**EXERCISE INSTRUCTIONS**
Write out each line exactly as it stands, please.

● ● ● ● ● ● ●

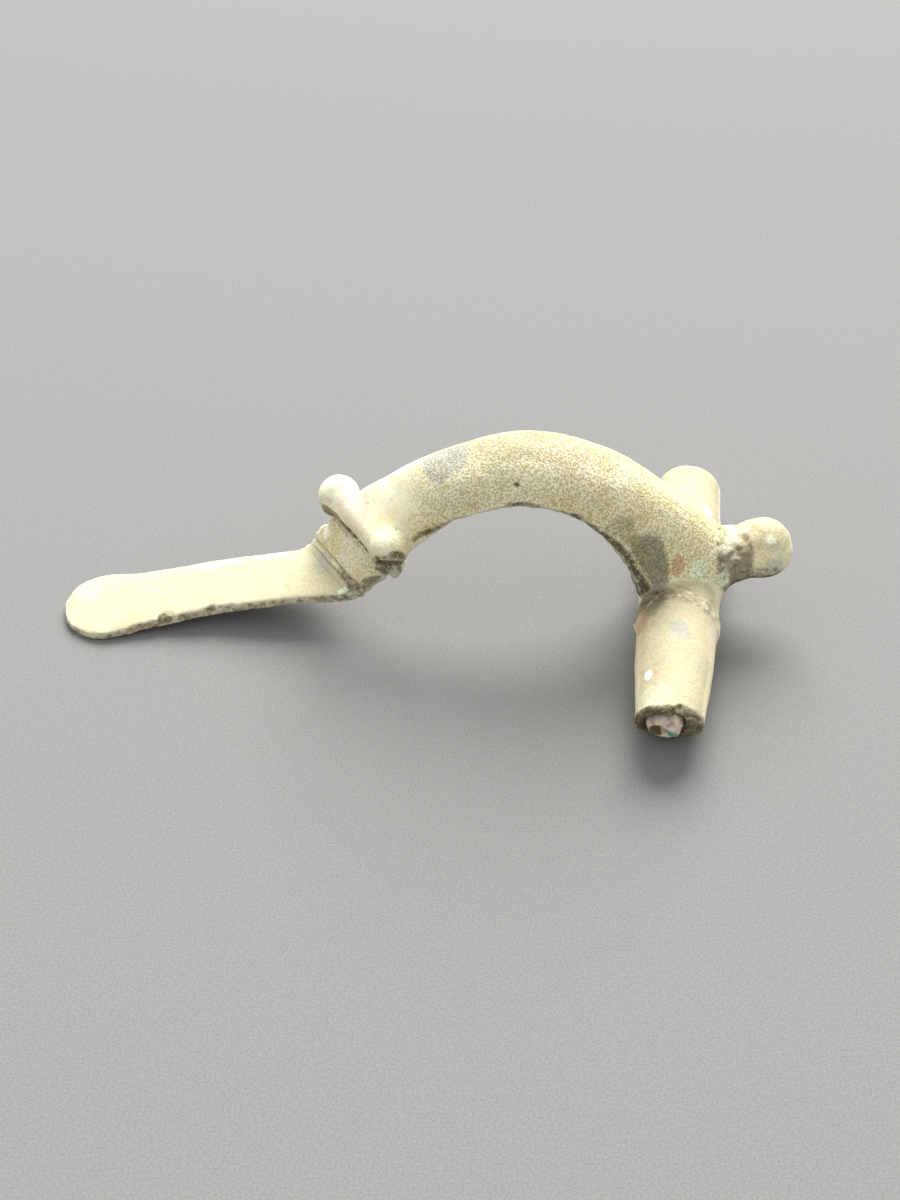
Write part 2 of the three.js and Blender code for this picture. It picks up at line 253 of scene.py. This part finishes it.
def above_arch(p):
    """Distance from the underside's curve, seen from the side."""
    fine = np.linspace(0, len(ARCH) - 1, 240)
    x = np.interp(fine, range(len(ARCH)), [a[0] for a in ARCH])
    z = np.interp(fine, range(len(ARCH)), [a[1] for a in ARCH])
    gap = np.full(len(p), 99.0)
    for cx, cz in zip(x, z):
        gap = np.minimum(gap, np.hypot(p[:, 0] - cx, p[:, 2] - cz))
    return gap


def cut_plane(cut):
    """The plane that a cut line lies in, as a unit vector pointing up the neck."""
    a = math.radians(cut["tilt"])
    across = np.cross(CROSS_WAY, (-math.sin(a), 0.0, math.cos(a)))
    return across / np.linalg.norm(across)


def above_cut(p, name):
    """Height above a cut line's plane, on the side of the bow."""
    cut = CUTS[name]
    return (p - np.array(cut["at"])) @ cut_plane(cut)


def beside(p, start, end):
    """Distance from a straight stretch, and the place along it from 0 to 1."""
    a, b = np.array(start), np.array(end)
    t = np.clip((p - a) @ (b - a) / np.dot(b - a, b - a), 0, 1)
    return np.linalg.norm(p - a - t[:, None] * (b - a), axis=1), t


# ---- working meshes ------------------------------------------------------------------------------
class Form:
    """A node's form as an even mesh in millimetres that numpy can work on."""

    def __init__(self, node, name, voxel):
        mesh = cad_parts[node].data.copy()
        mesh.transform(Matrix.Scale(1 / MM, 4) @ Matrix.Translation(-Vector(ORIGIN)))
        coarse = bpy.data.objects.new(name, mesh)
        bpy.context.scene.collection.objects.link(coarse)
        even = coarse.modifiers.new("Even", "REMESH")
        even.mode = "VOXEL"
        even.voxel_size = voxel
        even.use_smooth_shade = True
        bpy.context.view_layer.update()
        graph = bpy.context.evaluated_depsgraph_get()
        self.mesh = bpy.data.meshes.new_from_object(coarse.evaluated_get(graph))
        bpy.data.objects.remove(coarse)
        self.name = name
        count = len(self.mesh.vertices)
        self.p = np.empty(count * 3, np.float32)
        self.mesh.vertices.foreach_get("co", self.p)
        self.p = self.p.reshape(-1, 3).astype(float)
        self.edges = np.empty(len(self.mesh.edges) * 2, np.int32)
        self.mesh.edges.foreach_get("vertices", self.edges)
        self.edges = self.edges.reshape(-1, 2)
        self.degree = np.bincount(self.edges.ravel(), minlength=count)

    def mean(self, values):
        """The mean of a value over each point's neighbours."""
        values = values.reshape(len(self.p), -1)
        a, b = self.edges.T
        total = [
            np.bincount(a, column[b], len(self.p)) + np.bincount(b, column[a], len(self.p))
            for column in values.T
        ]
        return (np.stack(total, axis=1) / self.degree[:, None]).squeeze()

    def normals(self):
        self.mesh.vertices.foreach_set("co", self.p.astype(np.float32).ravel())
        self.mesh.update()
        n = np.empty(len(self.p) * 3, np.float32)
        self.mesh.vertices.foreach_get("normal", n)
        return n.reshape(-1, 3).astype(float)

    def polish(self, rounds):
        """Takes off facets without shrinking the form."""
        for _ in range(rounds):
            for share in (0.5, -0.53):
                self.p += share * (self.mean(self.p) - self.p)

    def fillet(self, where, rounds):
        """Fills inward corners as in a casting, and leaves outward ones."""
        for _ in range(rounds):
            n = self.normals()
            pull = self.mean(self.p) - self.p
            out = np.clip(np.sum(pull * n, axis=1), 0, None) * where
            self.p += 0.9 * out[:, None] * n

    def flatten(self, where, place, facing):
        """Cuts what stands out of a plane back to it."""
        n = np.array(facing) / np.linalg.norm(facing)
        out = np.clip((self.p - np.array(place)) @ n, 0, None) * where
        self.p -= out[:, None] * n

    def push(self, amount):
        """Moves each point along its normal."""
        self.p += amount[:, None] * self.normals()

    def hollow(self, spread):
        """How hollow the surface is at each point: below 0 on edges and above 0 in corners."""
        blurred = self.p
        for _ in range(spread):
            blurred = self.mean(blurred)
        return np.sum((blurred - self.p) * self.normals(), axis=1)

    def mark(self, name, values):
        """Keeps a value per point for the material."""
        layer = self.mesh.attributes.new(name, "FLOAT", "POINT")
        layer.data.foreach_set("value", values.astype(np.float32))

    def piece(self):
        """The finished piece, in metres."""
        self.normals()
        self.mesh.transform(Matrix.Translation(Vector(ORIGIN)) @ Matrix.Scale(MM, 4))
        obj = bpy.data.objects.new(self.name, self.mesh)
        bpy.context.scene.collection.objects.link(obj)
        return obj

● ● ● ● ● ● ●

**FINISHED TASK**
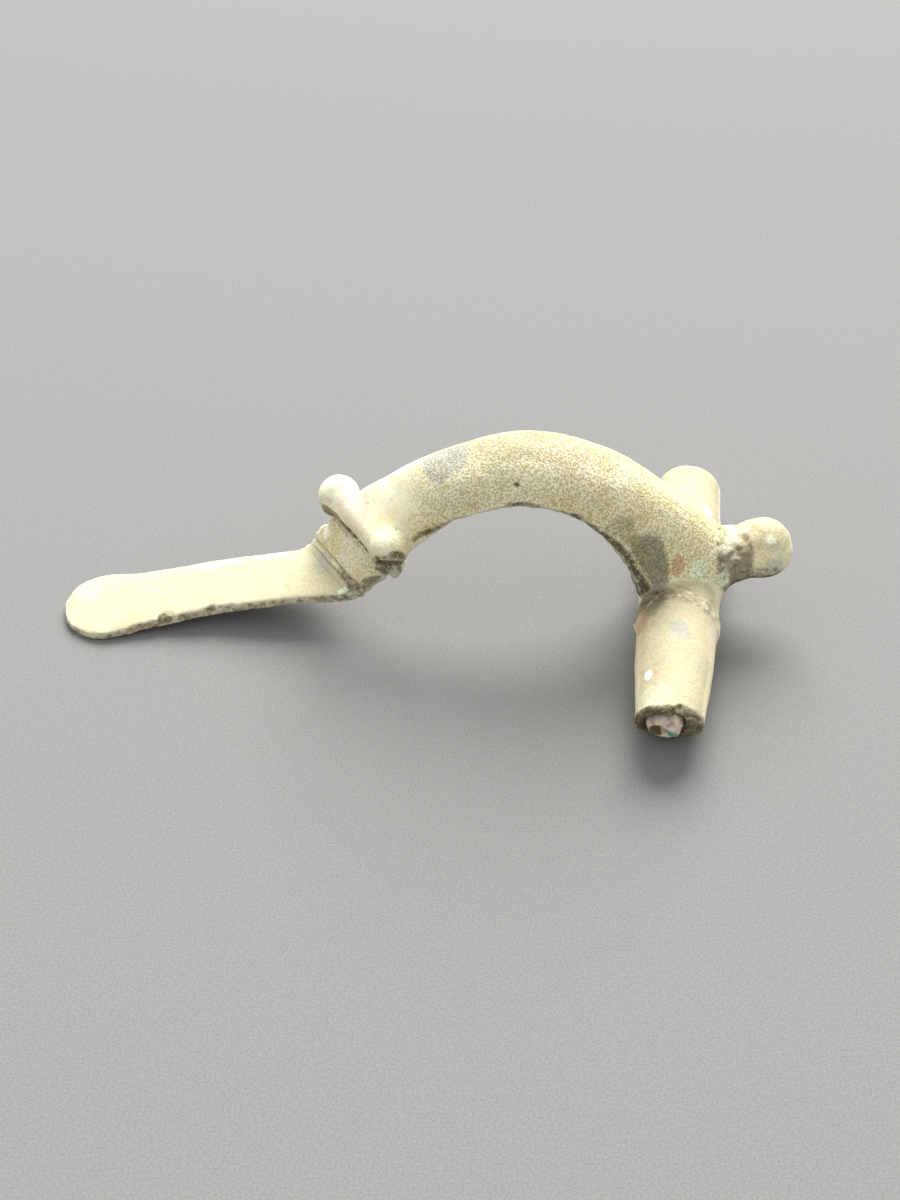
Write part 2 of the three.js and Blender code for this picture. It picks up at line 253 of scene.py. This part finishes it.
def above_arch(p):
    """Distance from the underside's curve, seen from the side."""
    fine = np.linspace(0, len(ARCH) - 1, 240)
    x = np.interp(fine, range(len(ARCH)), [a[0] for a in ARCH])
    z = np.interp(fine, range(len(ARCH)), [a[1] for a in ARCH])
    gap = np.full(len(p), 99.0)
    for cx, cz in zip(x, z):
        gap = np.minimum(gap, np.hypot(p[:, 0] - cx, p[:, 2] - cz))
    return gap


def cut_plane(cut):
    """The plane that a cut line lies in, as a unit vector pointing up the neck."""
    a = math.radians(cut["tilt"])
    across = np.cross(CROSS_WAY, (-math.sin(a), 0.0, math.cos(a)))
    return across / np.linalg.norm(across)


def above_cut(p, name):
    """Height above a cut line's plane, on the side of the bow."""
    cut = CUTS[name]
    return (p - np.array(cut["at"])) @ cut_plane(cut)


def beside(p, start, end):
    """Distance from a straight stretch, and the place along it from 0 to 1."""
    a, b = np.array(start), np.array(end)
    t = np.clip((p - a) @ (b - a) / np.dot(b - a, b - a), 0, 1)
    return np.linalg.norm(p - a - t[:, None] * (b - a), axis=1), t


# ---- working meshes ------------------------------------------------------------------------------
class Form:
    """A node's form as an even mesh in millimetres that numpy can work on."""

    def __init__(self, node, name, voxel):
        mesh = cad_parts[node].data.copy()
        mesh.transform(Matrix.Scale(1 / MM, 4) @ Matrix.Translation(-Vector(ORIGIN)))
        coarse = bpy.data.objects.new(name, mesh)
        bpy.context.scene.collection.objects.link(coarse)
        even = coarse.modifiers.new("Even", "REMESH")
        even.mode = "VOXEL"
        even.voxel_size = voxel
        even.use_smooth_shade = True
        bpy.context.view_layer.update()
        graph = bpy.context.evaluated_depsgraph_get()
        self.mesh = bpy.data.meshes.new_from_object(coarse.evaluated_get(graph))
        bpy.data.objects.remove(coarse)
        self.name = name
        count = len(self.mesh.vertices)
        self.p = np.empty(count * 3, np.float32)
        self.mesh.vertices.foreach_get("co", self.p)
        self.p = self.p.reshape(-1, 3).astype(float)
        self.edges = np.empty(len(self.mesh.edges) * 2, np.int32)
        self.mesh.edges.foreach_get("vertices", self.edges)
        self.edges = self.edges.reshape(-1, 2)
        self.degree = np.bincount(self.edges.ravel(), minlength=count)

    def mean(self, values):
        """The mean of a value over each point's neighbours."""
        values = values.reshape(len(self.p), -1)
        a, b = self.edges.T
        total = [
            np.bincount(a, column[b], len(self.p)) + np.bincount(b, column[a], len(self.p))
            for column in values.T
        ]
        return (np.stack(total, axis=1) / self.degree[:, None]).squeeze()

    def normals(self):
        self.mesh.vertices.foreach_set("co", self.p.astype(np.float32).ravel())
        self.mesh.update()
        n = np.empty(len(self.p) * 3, np.float32)
        self.mesh.vertices.foreach_get("normal", n)
        return n.reshape(-1, 3).astype(float)

    def polish(self, rounds):
        """Takes off facets without shrinking the form."""
        for _ in range(rounds):
            for share in (0.5, -0.53):
                self.p += share * (self.mean(self.p) - self.p)

    def fillet(self, where, rounds):
        """Fills inward corners as in a casting, and leaves outward ones."""
        for _ in range(rounds):
            n = self.normals()
            pull = self.mean(self.p) - self.p
            out = np.clip(np.sum(pull * n, axis=1), 0, None) * where
            self.p += 0.9 * out[:, None] * n

    def flatten(self, where, place, facing):
        """Cuts what stands out of a plane back to it."""
        n = np.array(facing) / np.linalg.norm(facing)
        out = np.clip((self.p - np.array(place)) @ n, 0, None) * where
        self.p -= out[:, None] * n

    def push(self, amount):
        """Moves each point along its normal."""
        self.p += amount[:, None] * self.normals()

    def hollow(self, spread):
        """How hollow the surface is at each point: below 0 on edges and above 0 in corners."""
        blurred = self.p
        for _ in range(spread):
            blurred = self.mean(blurred)
        return np.sum((blurred - self.p) * self.normals(), axis=1)

    def mark(self, name, values):
        """Keeps a value per point for the material."""
        layer = self.mesh.attributes.new(name, "FLOAT", "POINT")
        layer.data.foreach_set("value", values.astype(np.float32))

    def piece(self):
        """The finished piece, in metres."""
        self.normals()
        self.mesh.transform(Matrix.Translation(Vector(ORIGIN)) @ Matrix.Scale(MM, 4))
        obj = bpy.data.objects.new(self.name, self.mesh)
        bpy.context.scene.collection.objects.link(obj)
        return obj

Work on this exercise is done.